What to produce> Return the listing word for word, as given.
══ Given information
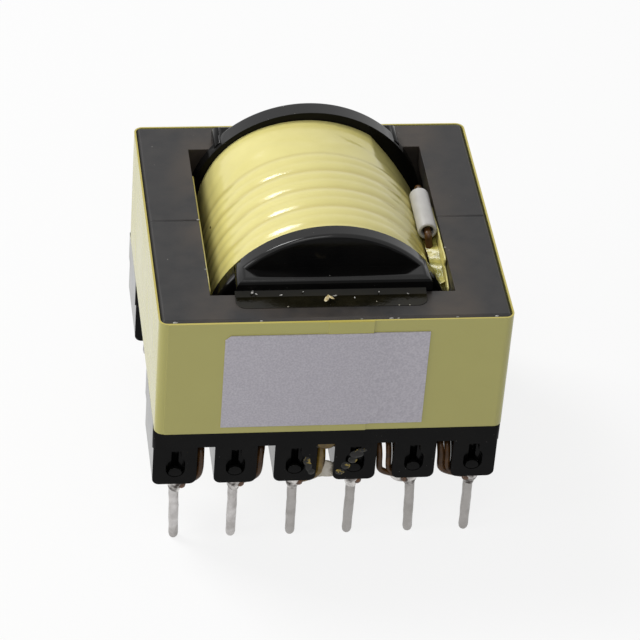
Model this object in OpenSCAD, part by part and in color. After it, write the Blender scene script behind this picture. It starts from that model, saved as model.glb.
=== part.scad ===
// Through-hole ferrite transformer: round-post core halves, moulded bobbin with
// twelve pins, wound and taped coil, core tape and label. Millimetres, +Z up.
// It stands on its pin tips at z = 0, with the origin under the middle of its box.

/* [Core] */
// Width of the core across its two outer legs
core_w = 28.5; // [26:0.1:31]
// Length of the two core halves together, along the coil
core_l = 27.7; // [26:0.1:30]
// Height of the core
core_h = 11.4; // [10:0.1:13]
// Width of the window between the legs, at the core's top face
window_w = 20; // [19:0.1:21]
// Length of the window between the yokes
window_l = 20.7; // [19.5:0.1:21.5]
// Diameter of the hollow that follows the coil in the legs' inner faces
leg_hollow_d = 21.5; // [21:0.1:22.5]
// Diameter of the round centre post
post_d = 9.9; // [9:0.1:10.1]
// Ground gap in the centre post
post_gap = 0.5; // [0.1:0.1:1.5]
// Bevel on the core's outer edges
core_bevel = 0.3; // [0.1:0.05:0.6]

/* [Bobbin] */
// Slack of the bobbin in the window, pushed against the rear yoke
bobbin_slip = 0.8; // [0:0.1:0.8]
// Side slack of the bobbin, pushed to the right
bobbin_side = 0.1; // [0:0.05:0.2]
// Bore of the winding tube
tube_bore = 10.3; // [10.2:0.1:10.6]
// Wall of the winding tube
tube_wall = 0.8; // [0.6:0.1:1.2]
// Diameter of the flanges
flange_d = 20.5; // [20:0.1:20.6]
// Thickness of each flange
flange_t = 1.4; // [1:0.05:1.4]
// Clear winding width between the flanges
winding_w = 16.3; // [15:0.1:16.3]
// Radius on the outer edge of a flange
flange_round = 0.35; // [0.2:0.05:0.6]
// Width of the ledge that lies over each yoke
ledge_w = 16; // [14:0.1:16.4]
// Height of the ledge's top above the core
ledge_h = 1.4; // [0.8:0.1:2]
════
Solution to the exercise>
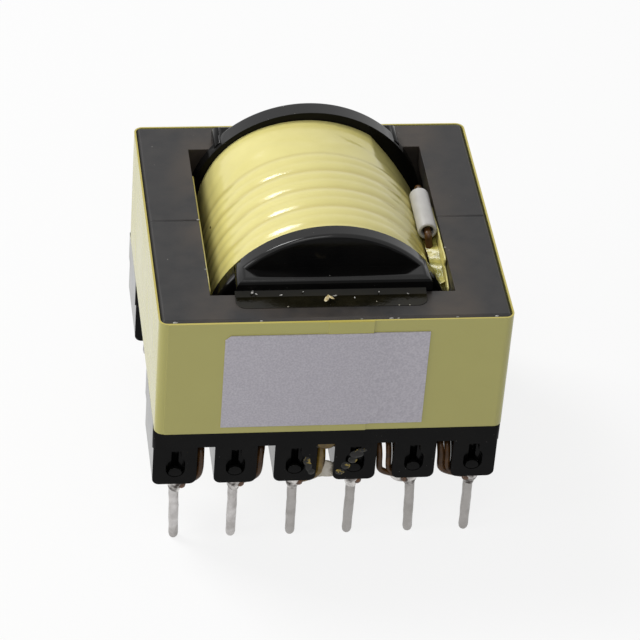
Model this object in OpenSCAD, part by part and in color. After it, write the Blender scene script behind this picture. It starts from that model, saved as model.glb.
=== part.scad ===
// Through-hole ferrite transformer: round-post core halves, moulded bobbin with
// twelve pins, wound and taped coil, core tape and label. Millimetres, +Z up.
// It stands on its pin tips at z = 0, with the origin under the middle of its box.

/* [Core] */
// Width of the core across its two outer legs
core_w = 28.5; // [26:0.1:31]
// Length of the two core halves together, along the coil
core_l = 27.7; // [26:0.1:30]
// Height of the core
core_h = 11.4; // [10:0.1:13]
// Width of the window between the legs, at the core's top face
window_w = 20; // [19:0.1:21]
// Length of the window between the yokes
window_l = 20.7; // [19.5:0.1:21.5]
// Diameter of the hollow that follows the coil in the legs' inner faces
leg_hollow_d = 21.5; // [21:0.1:22.5]
// Diameter of the round centre post
post_d = 9.9; // [9:0.1:10.1]
// Ground gap in the centre post
post_gap = 0.5; // [0.1:0.1:1.5]
// Bevel on the core's outer edges
core_bevel = 0.3; // [0.1:0.05:0.6]

/* [Bobbin] */
// Slack of the bobbin in the window, pushed against the rear yoke
bobbin_slip = 0.8; // [0:0.1:0.8]
// Side slack of the bobbin, pushed to the right
bobbin_side = 0.1; // [0:0.05:0.2]
// Bore of the winding tube
tube_bore = 10.3; // [10.2:0.1:10.6]
// Wall of the winding tube
tube_wall = 0.8; // [0.6:0.1:1.2]
// Diameter of the flanges
flange_d = 20.5; // [20:0.1:20.6]
// Thickness of each flange
flange_t = 1.4; // [1:0.05:1.4]
// Clear winding width between the flanges
winding_w = 16.3; // [15:0.1:16.3]
// Radius on the outer edge of a flange
flange_round = 0.35; // [0.2:0.05:0.6]
// Width of the ledge that lies over each yoke
ledge_w = 16; // [14:0.1:16.4]
// Height of the ledge's top above the core
ledge_h = 1.4; // [0.8:0.1:2]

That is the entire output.